== WRITTEN INSTRUCTION ==
Print all entries precisely as they are written.

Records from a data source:
>>>
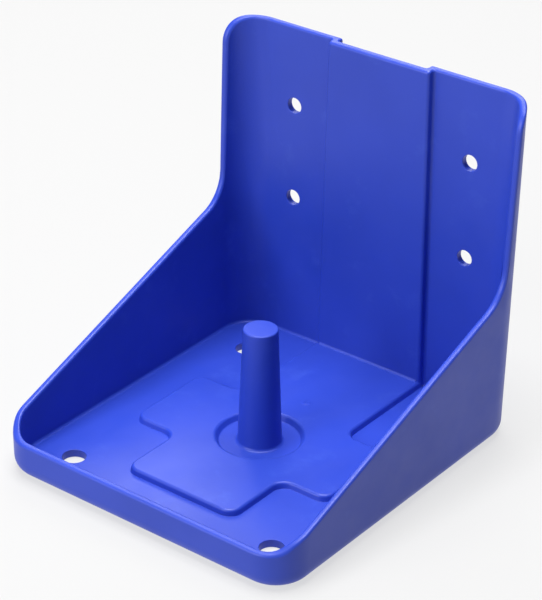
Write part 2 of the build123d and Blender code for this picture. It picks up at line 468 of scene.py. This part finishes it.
def corner_points(x, y, is_outer, inset, count=8):
    """A rounded corner of the right half, walked from the wall to the front."""
    radius = OUTER_CORNER - inset if is_outer else INNER_CORNER + inset
    at_rear = abs(y - ARM_REAR) < 10
    if is_outer:
        centre = (x - radius, y - radius if at_rear else y + radius)
        start, turn = (90, -90) if at_rear else (0, -90)
    else:
        centre = (x + radius, y + radius if at_rear else y - radius)
        start, turn = (180, 90) if at_rear else (90, 90)
    return [arc(*centre, radius, start, turn, k / count) for k in range(count + 1)]


def loft(name, sections):
    """A closed solid through rings of equal count, capped at both ends."""
    bm = bmesh.new()
    rings = add_rings(bm, sections)
    for ring_a, ring_b in zip(rings, rings[1:]):
        bridge(bm, ring_a, ring_b)
    bm.faces.new(rings[0])
    bm.faces.new(rings[-1])
    return finish_mesh(name, bm)


def rise(profile, outline):
    """Rings of an outline that follow a profile of (inset, height)."""
    return [[(x, y, z) for x, y in outline(inset)] for inset, z in profile]


TOP_EDGE, BASE_COVE = 2.0, 0.35
LEAN = 8  # degrees that the platform's sides lean


def platform_profile():
    """The platform's side from under the floor to its top, as (inset, height)."""
    height = PLATFORM_TOP - FLOOR
    foot_inset = -height * math.tan(math.radians(LEAN))
    profile = [(foot_inset - BASE_COVE, FLOOR - 0.5)]
    for k in range(7):
        angle = math.radians((90 - LEAN) * k / 6)
        profile.append((foot_inset - BASE_COVE + BASE_COVE * math.sin(angle),
                        FLOOR - 0.02 + BASE_COVE * (1 - math.cos(angle))))
    for k in range(7):
        angle = math.radians(LEAN + (90 - LEAN) * k / 6)
        profile.append((TOP_EDGE * (1 - math.cos(angle)) - 0.1,
                        PLATFORM_TOP - TOP_EDGE + TOP_EDGE * math.sin(angle)))
    return profile


platform = loft("platform", rise(platform_profile(), platform_outline))
print("platform faces:", len(platform.data.polygons))


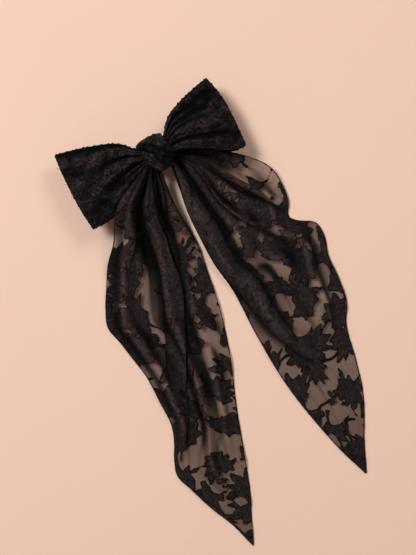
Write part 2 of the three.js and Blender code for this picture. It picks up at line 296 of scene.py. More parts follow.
<<<
== EXERCISE OUTPUT ==
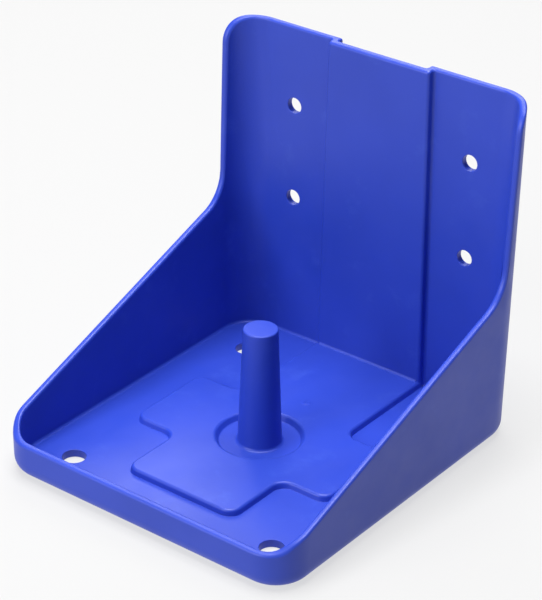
Write part 2 of the build123d and Blender code for this picture. It picks up at line 468 of scene.py. This part finishes it.
def corner_points(x, y, is_outer, inset, count=8):
    """A rounded corner of the right half, walked from the wall to the front."""
    radius = OUTER_CORNER - inset if is_outer else INNER_CORNER + inset
    at_rear = abs(y - ARM_REAR) < 10
    if is_outer:
        centre = (x - radius, y - radius if at_rear else y + radius)
        start, turn = (90, -90) if at_rear else (0, -90)
    else:
        centre = (x + radius, y + radius if at_rear else y - radius)
        start, turn = (180, 90) if at_rear else (90, 90)
    return [arc(*centre, radius, start, turn, k / count) for k in range(count + 1)]


def loft(name, sections):
    """A closed solid through rings of equal count, capped at both ends."""
    bm = bmesh.new()
    rings = add_rings(bm, sections)
    for ring_a, ring_b in zip(rings, rings[1:]):
        bridge(bm, ring_a, ring_b)
    bm.faces.new(rings[0])
    bm.faces.new(rings[-1])
    return finish_mesh(name, bm)


def rise(profile, outline):
    """Rings of an outline that follow a profile of (inset, height)."""
    return [[(x, y, z) for x, y in outline(inset)] for inset, z in profile]


TOP_EDGE, BASE_COVE = 2.0, 0.35
LEAN = 8  # degrees that the platform's sides lean


def platform_profile():
    """The platform's side from under the floor to its top, as (inset, height)."""
    height = PLATFORM_TOP - FLOOR
    foot_inset = -height * math.tan(math.radians(LEAN))
    profile = [(foot_inset - BASE_COVE, FLOOR - 0.5)]
    for k in range(7):
        angle = math.radians((90 - LEAN) * k / 6)
        profile.append((foot_inset - BASE_COVE + BASE_COVE * math.sin(angle),
                        FLOOR - 0.02 + BASE_COVE * (1 - math.cos(angle))))
    for k in range(7):
        angle = math.radians(LEAN + (90 - LEAN) * k / 6)
        profile.append((TOP_EDGE * (1 - math.cos(angle)) - 0.1,
                        PLATFORM_TOP - TOP_EDGE + TOP_EDGE * math.sin(angle)))
    return profile


platform = loft("platform", rise(platform_profile(), platform_outline))
print("platform faces:", len(platform.data.polygons))


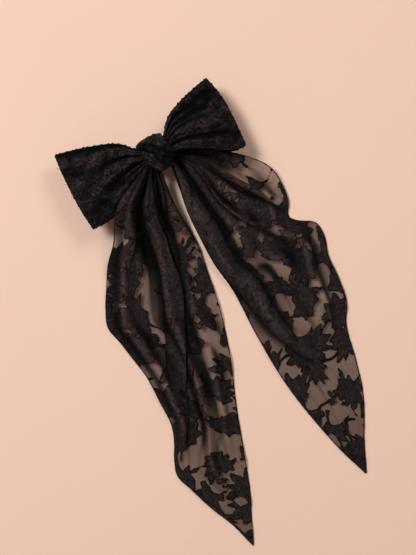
Write part 2 of the three.js and Blender code for this picture. It picks up at line 296 of scene.py. More parts follow.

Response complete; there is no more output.